Locke loves stories--they fill him with a longing he can never quite describe--but he's not the sort of kid who actually lives adventures himself. That is, until a bloodthirsty band of marauders passes near his home and Picke, a musical sylfe, dares him to follow. In hopes of fulfilling his longing, Locke accepts the dare. This leads him on a quest where he must face snarling wolves, wield a magic blade, and risk his life to rescue a Goddess--a girl he hardly knows but who he can't stop thinking about.
In the spirit of Legend of Zelda and Peter Pan, SONG OF LOCKE portrays a detailed fantasy world, somewhat grittier than its forebears and drenched in human emotion. The tale has swordfights, witty banter, crushes, and even some subtle philosophy smuggled in. It's an epic for everyone who loves good stories--for anyone who has longed for something that seemed forever out of reach.
About the author
I knew it.
No, I’m not trying to copy J.R.R. Tolkien or J.K. Rowling. J really is my first name—my whole first name. Nope, not J-A-Y and not J with a period. (Abbreviating it makes it longer.) It starts and ends with J.
Incidentally, if you throw a pen at a paper from at least five feet away, it nearly always spells my name.
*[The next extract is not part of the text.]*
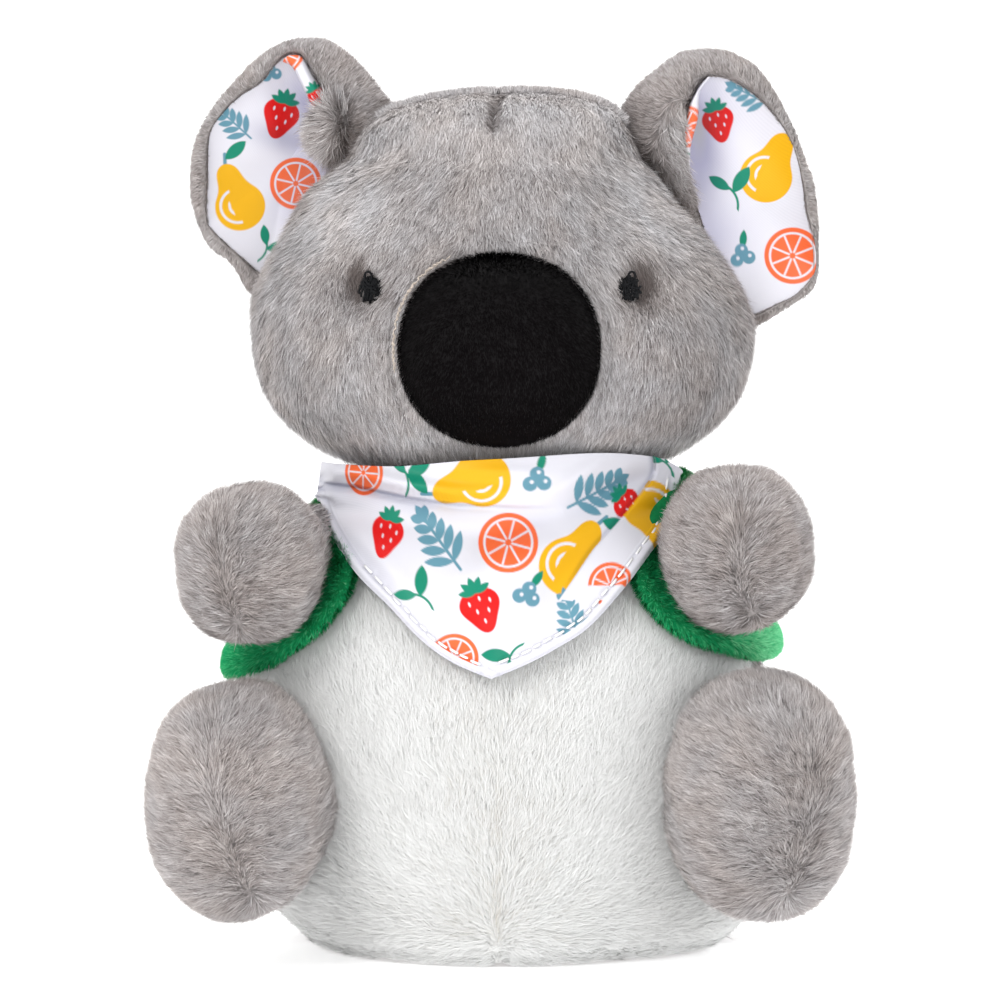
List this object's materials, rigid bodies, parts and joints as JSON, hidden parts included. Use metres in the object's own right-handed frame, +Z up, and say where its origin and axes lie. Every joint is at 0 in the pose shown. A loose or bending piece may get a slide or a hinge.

“But what kind of a name is J?”—you’re still asking. Well, I’ll tell you. There was once a man named Melvin J. Ballard (whose middle name was Joseph, but he liked to abbreviate it). My grandpa was named J Ballard Washburn in honor of this man. But he just got the J (without the period). I was named after my grandpa, and I just got his J.
Which is nice.
After all, brevity is the soul of wit.
Now, a few facts about me:
I was born in the middle of skin-walker territory, in Arizona, practically on the Navajo Reservation. Yeehaw.
I grew up with my siblings in suburban Idaho—in a neighborhood with a few good bike jumps, a makeshift hockey court, and even a safe-house for sneaking video games. To the south we had open fields, which, back then, looked surprisingly similar to the Land of Prydain, littered with streams and trees and wildlife. It was magic. Out there my siblings and I actually lived the adventures you’ve read in my books.
Then I accidentally grew up. On accident—I mean it.
But lucky for me, I still find adventure here and there—in places where it’s easier for adults to see it, like Xi’an, Cuzco, and Stonehenge. Being a grownup also meant I had to become a productive member of society, so I decided that writing adventures would be the next best thing to living them. That’s what I do.
I’m glad you could join me—we have some exciting things ahead of us.